The court in Washington had told Stutzman that there never can be “a free speech exception (be it creative, artistic, or otherwise) to anti-discrimination laws applied to public accommodations.”
That ruling directly elevated homosexual rights above the constitutionally protected religious and speech rights of Americans, even though the state admitted the flowers are a “form of expression.”
The U.S. Supreme Court needs to intervene, ADF argues, to “prevent the state from silencing professional speech creators with dissenting religious views.”
ADF lawyers are asking that the Stutzman case be consolidated with the Phillips case.
“If the government can ruin Barronelle for peacefully living and working according to her faith, it can punish anyone else for expressing their beliefs,” said ADF Senior Counsel Kristen Waggoner, who argued before the Washington Supreme Court together with co-counsel George Ahrend last November.
“The government shouldn’t have the power to force a 72-year-old grandmother to surrender her freedom in order to run her family business. Anyone who supports the First Amendment rights that the U.S. Constitution guarantees to all of us should stand with Barronelle.”
Waggoner continued: “Our nation has a long history of protecting the right to dissent, but simply because Barronelle disagrees with the state about marriage, the government and ACLU have put at risk everything she owns. This includes not only her business, but also her family’s savings, retirement funds, and home. Not only does her case and Jack Phillips’ case involve similar issues, but both Barronelle and Jack face burdensome penalties for simply exercising their right of free expression.”
Stutzman confirmed that the customer who brought the complaint, Rob Ingersoll, has been a friend for years.
“There was never an issue with his being gay, just as there hasn’t been with any of my other customers or employees.
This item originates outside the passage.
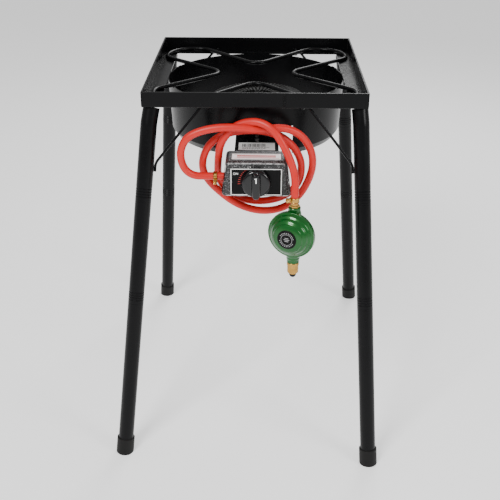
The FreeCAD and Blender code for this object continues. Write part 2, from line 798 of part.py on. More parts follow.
def add_knob(x, back, z):
    """Round skirt with a raised grip bar across its face, bored for the spindle."""
    body = new_body("control_knob")
    points = [
        ("0", "0"),
        ("knob_radius", "0"),
        ("knob_radius - 1.5", "knob_skirt"),
        ("knob_radius - 4", "knob_skirt + 2"),
        ("0", "knob_skirt + 2"),
    ]
    revolve(body, outline(new_sketch(body, "XZ_Plane"), points))
    grip = outline(new_sketch(body, "XY_Plane"), rectangle("knob_grip_wide", "2 * knob_radius - 12"))
    pad(body, grip, "knob_deep")
    deep = size("knob_deep")

    def grip_edge(edge, ends):
        on_top = all(abs(end.z - deep) < 0.01 for end in ends)
        corner = abs(ends[0].z - ends[-1].z) > 3 and max(end.z for end in ends) > deep - 0.01
        return on_top or corner

    fillet_edges(body, "3", grip_edge)
    bore = circle(new_sketch(body, "XY_Plane"), ("0", "0"), "spindle_radius + 0.1")
    pocket(body, bore, "knob_bore_deep + 0.2", reverse=True)
    recess = circle(new_sketch(body, "XY_Plane"), ("0", "0"), "knob_radius - 4")
    collar = circle(recess, ("0", "0"), "7")
    pocket(body, collar, "knob_recess", reverse=True)
    put(body, (x, back, z), FORWARD)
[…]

He just enjoyed my custom floral designs, and I loved creating them for him,” she said. “But now the state is trying to use this case to force me to create artistic expression that violates my deepest beliefs and take away my life’s work and savings, which will also harm those who I employ. I’m not asking for anything that our Constitution hasn’t promised me and every other American: the right to create freely, and to live out my faith without fear of government punishment or interference.
“The First Amendment does not permit [the] oppressive result” imposed by the state court system in Washington, the brief argues, and the state’s demands of her to “violate her right to free speech and her right to the free exercise of religion under the First and Fourteenth Amendments.”
The Washington state Supreme Court oddly found that floral arrangements are “conduct” and subject to the state’s anti-discrimination laws.
Regarding Phillips’ case, which will be heard by the U.S. Supreme Court in the fall, Jeremy Tedesco, senior counsel for ADF, said Phillips’ ability to make a living and run his family business “shouldn’t be threatened simply because he exercised his artistic freedom.”
“Artists speak through their art, and when Jack creates custom wedding cakes, he is promoting and celebrating the couple’s wedding. Jack will gladly allow anyone to purchase any product he sells, but he simply can’t put his artistic talents to use on a custom cake for an event so at odds with his faith convictions,” he said.
“The ACLU, which is opposing Jack and other artists in Washington and Arizona, would rather use the strong-arm of government to eradicate from the public square people whose views differ from the government’s. We hope the Supreme Court will affirm how illegitimate that is,” said Tedesco.
“In contrast to the ruling against Phillips, the commission found in 2015 that three other Denver cake artists were not guilty of creed discrimination when they declined a Christian customer’s request for a cake that reflected his religious opposition to same-sex marriage,” explained ADF, pointing out the double-standard the Colorado government has adopted as practice.
While many bureaucratic and court decisions in recent years have endorsed the homosexual agenda’s requirement that Christians support their cause, several recent decisions just have gone against the tide.
WND reported earlier this month a federal appeals court upheld a Mississippi law that protects the religious freedom of those who believe that marriage is the union of one man and one woman, and that gender is determined at birth.
The 5th U.S. Circuit Court not only reversed an injunction imposed by a lower court – preventing the implementation of the Protecting Freedom of Conscience from Government Discrimination Act – it went further and simply dismissed the case.
The ruling found that the individuals and homosexual advocacy organizations who challenged the law didn’t have standing to bring their claims.
Alliance Defending Freedom attorneys are part of the legal team representing Gov. Phil Bryant in the lawsuits, Barber v. Bryant and Campaign for Southern Equality v. Bryant.
ADF Senior Counsel Kevin Theriot reacted to the ruling.
“Good laws like Mississippi’s protect freedom and harm no one. The court did the right thing in finding that those who have challenged this law haven’t been harmed and, therefore, can’t try to take the law down,” he said.
Theriot explained that the sole purpose of the law is “to ensure that Mississippians don’t live in fear of losing their careers or their businesses simply for affirming marriage as a husband-wife union.”
WND also reported earlier on a case brought against a T-shirt maker by the Lexington-Fayette Urban County Human Rights Commission in Kentucky.
The group appealed to the state’s Supreme Court a recent appeals court decision that business owners must serve all people equally but don’t have to treat all messages equally.
It was a T-shirt printer, Blaine Adamson, who, with his company Hands On Originals, was sued by the local Human Rights Commission for refusing to promote “gay” rights.
WND reported in May when the Kentucky Court of Appeals affirmed a Fayette Circuit Court decision that sided with Adamson, saying he could not be forced, in violation of his faith, to print messages demanded by “gay” customers.
The Alliance Defending Freedom contends the high court should leave the decision alone.
A recent court decision also allows government officials to exempt themselves from performing same-sex “marriages” based on religious faith.
The ruling by the 4th U.S. Circuit Court of Appeals said magistrates in North Carolina can excuse themselves from performing same-sex marriages.